Italian directors began to emigrate to foreign countries, followed by stars, cameramen and other technicians. They went first to Germany and France, two countries which subsequently fed the American cinema. Soon most of them gravitated in one way or another to Hollywood. Two Italian actresses made notable careers in Germany, Carmen Boni and Marcella Albani.
By 1925, Italy began to receive films by some of its expatriates, like Cyrano de Bergerac, directed by Genina, with Pierre Magnier, Linda Moglia and Umberto Casalini ; Henry IV, by Palermi, from the play by Pirandello, with the thin and disquieting Conrad Veidt and the plump and placid Bilancia ; Stendhal's The Red and the Black by Righelli, with Ivan Mosjoukine and Lil Dagover.
At home, Negroni turned out a Beatrice Cenci with Maria Jacobini and a Judith and Holofernes with Jia Ruskaia and Bartolomeo Pagano. There was a second Brother Francis, Vena d'Oro (Veins of Gold), and then, like a summing up of all the sins of the past, a Carnival of Venice.

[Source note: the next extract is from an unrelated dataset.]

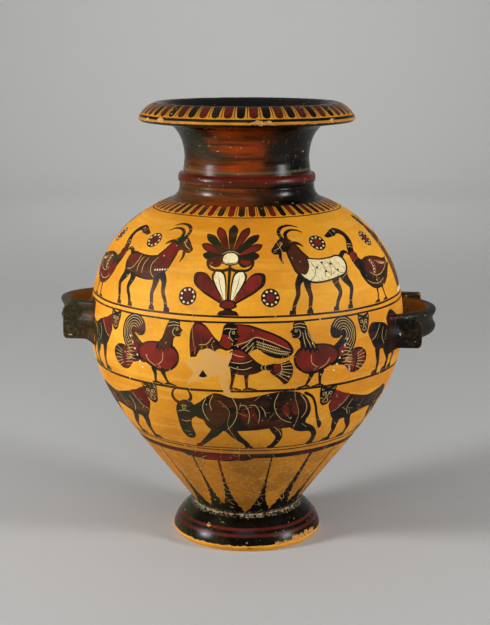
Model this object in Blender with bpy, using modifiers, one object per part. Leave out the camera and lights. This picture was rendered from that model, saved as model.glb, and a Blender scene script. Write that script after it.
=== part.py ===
import bpy
import bmesh
from math import acos, cos, hypot, pi, radians, sin, sqrt
from mathutils import Matrix, Vector

# Sizes are in metres. The jar stands on its foot at the origin, +Z up, with the side handles
# along X and the pouring handle at the back, along +Y.

# Foot, a low round moulding over a hollow underside
foot_height = 0.0278
foot_radius = 0.0668
foot_widest_height = 0.0040
foot_rest_radius = 0.0636
foot_rest_width = 0.0110
foot_recess_height = 0.0230
stem_radius = 0.0467

# Body
body_height = 0.2737
belly_height = 0.1650
belly_radius = 0.1380
shoulder_radius = 0.0690
foot_slope = radians(35)
shoulder_slope = radians(24)
lower_roundness = 0.0780
belly_roundness = 0.0600
shoulder_roundness = 0.0780
wall = 0.0052
floor_thickness = 0.0075

# Neck, with a raised ring above its root
neck_height = 0.0642
neck_radius = 0.0540
neck_waist_height = 0.0350
neck_root_radius = 0.0587
neck_top_radius = 0.0655
neck_wall = 0.0056
ring_height = 0.0190
ring_width = 0.0085
ring_radius = 0.0598
ring_sink = 0.0008
root_flare_height = 0.0130

# Mouth, a flat spreading lip
lip_height = 0.0193
lip_radius = 0.0935
mouth_radius = 0.0780
lip_edge_height = 0.0046
lip_edge_rise = 0.0033
rim_width = 0.0026
funnel_depth = 0.0150

# Side handles, each a round strap bowed out from the body, with a plate against each arm of it
plate_length = 0.0158
plate_thickness = 0.0080
plate_spacing = 0.0985
low_corner_radius = 0.0042
near_corner_cut = 0.0046
far_corner_cut = 0.0014
root_rise = 0.0055
root_swell = 0.0030
root_length = 0.0075
strap_overhang = 0.0126
strap_radius = 0.0610
strap_height = 0.0235
strap_thickness = 0.0060
strap_hollow = 0.0026
right_plate_height = 0.0247
right_plate_rise = 0.0046
right_plate_roll = radians(2.0)
right_strap_rise = 0.0057
right_strap_roll = radians(-2.4)
left_plate_height = 0.0310
left_plate_rise = 0.0039
left_plate_roll = radians(3.5)
left_strap_rise = 0.0099
left_strap_roll = radians(4.2)

# Pouring handle at the back
back_width = 0.0320
back_thickness = 0.0100
back_top_clearance = 0.0130
back_shoulder_radius = 0.1030
back_bow = 0.0360
back_shoulder_bow = 0.0420

turn_steps = 56
strap_steps = 15
back_steps = 12
merge_distance = 0.00002


def clear_scene():
    for item in list(bpy.data.objects):
        bpy.data.objects.remove(item, do_unlink=True)


def make_collection(name):
    collection = bpy.data.collections.new(name)
    bpy.context.scene.collection.children.link(collection)
    return collection


def make_material(name, colour, roughness, metallic):
    material = bpy.data.materials.new(name)
    material.use_nodes = True
    shader = material.node_tree.nodes["Principled BSDF"]
    shader.inputs["Base Color"].default_value = (*colour, 1.0)
    shader.inputs["Roughness"].default_value = roughness
    shader.inputs["Metallic"].default_value = metallic
    return material


def bezier(start, start_pull, end_pull, end, count):
    """Points of a cubic curve, both ends included, each as (radius, height)."""
    points = []
    for i in range(count + 1):
        t = i / count
        s = 1 - t
        weights = (s ** 3, 3 * s * s * t, 3 * s * t * t, t ** 3)
        corners = (start, start_pull, end_pull, end)
        points.append(tuple(sum(w * c[k] for w, c in zip(weights, corners)) for k in (0, 1)))
    return points


def arc(centre, radius_x, radius_z, first, last, count):
    """Points of an elliptical arc from one angle to another, both ends included."""
    points = []
    for i in range(count + 1):
        angle = first + (last - first) * i / count
        points.append((centre[0] + radius_x * cos(angle), centre[1] + radius_z * sin(angle)))
    return points


body_base = foot_height
body_top = foot_height + body_height
neck_top = body_top + neck_height
mouth_top = neck_top + lip_height
belly_level = body_base + belly_height
plate_reach = belly_radius + plate_length
strap_reach = plate_reach + strap_overhang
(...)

Fascism had come into power in Italy on October 28, 1922.
In November, 1925, the Istituto Luce became a state society for propaganda and culture through the cinema. Solidly financed, it developed rapidly.
Generous legislative measures hastened the rebirth of the Italian cinema. Rome became the seat of the Istituto Internazionale di Cinematografia Educativa. It was a powerful organization but the task was formidable too — namely, to win back the Italian movie going public which was now devoted to Hollywood.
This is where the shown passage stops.